* START *
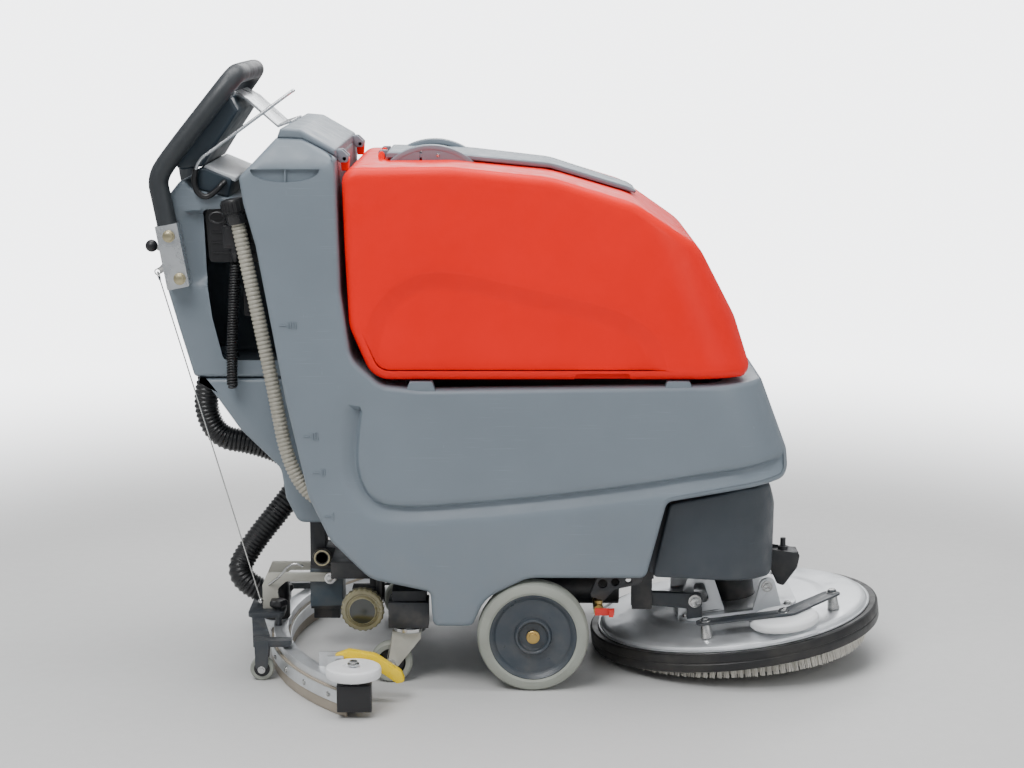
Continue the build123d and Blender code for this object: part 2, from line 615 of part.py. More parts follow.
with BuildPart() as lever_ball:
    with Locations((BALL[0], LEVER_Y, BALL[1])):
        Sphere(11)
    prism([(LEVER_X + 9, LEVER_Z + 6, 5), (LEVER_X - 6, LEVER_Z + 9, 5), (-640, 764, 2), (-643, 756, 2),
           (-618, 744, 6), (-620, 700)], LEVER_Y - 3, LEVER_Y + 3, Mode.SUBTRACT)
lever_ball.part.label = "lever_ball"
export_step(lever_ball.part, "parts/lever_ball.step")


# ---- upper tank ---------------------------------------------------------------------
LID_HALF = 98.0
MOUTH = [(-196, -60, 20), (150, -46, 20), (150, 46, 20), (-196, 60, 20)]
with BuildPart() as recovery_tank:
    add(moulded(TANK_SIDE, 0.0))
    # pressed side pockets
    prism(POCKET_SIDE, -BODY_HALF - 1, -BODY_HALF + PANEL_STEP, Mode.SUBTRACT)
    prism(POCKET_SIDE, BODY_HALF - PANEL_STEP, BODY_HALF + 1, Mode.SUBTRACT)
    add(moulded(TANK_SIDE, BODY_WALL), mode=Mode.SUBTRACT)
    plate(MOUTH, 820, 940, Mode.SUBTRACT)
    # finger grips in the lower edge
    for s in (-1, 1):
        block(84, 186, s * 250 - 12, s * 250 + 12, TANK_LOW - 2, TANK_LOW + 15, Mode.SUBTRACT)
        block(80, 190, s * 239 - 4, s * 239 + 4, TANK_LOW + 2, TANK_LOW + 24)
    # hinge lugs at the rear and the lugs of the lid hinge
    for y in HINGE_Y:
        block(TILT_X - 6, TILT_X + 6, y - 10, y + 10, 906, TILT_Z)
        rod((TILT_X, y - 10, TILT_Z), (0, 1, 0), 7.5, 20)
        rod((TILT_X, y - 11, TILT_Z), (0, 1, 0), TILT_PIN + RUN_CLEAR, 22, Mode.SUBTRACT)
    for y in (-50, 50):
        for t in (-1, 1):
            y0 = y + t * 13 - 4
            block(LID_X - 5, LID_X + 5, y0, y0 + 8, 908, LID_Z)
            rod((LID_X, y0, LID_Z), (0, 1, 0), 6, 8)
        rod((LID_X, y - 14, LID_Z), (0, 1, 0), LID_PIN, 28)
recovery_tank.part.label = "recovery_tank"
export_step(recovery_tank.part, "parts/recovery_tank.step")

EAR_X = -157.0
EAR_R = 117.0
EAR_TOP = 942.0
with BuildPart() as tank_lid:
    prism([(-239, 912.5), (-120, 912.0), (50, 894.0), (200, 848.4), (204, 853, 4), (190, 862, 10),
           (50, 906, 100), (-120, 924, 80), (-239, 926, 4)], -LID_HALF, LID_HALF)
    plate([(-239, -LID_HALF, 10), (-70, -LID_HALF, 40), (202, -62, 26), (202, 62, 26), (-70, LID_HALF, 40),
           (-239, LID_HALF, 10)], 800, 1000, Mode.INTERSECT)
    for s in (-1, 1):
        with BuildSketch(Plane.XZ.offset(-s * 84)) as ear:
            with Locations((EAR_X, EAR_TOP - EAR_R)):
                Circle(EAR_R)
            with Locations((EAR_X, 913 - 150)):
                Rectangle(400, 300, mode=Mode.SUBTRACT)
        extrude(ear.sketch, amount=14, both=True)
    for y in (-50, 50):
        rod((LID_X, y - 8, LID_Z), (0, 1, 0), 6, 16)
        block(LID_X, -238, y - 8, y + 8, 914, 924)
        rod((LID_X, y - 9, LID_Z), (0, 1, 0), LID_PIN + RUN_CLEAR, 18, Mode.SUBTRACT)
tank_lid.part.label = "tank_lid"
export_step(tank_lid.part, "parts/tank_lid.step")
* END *
■ **Written exercise**: From the data, list each line in which the string "parts" appears.

■ **Solved exercise**:
Continue the build123d and Blender code for this object: part 2, from line 615 of part.py. More parts follow.
export_step(lever_ball.part, "parts/lever_ball.step")
export_step(recovery_tank.part, "parts/recovery_tank.step")
export_step(tank_lid.part, "parts/tank_lid.step")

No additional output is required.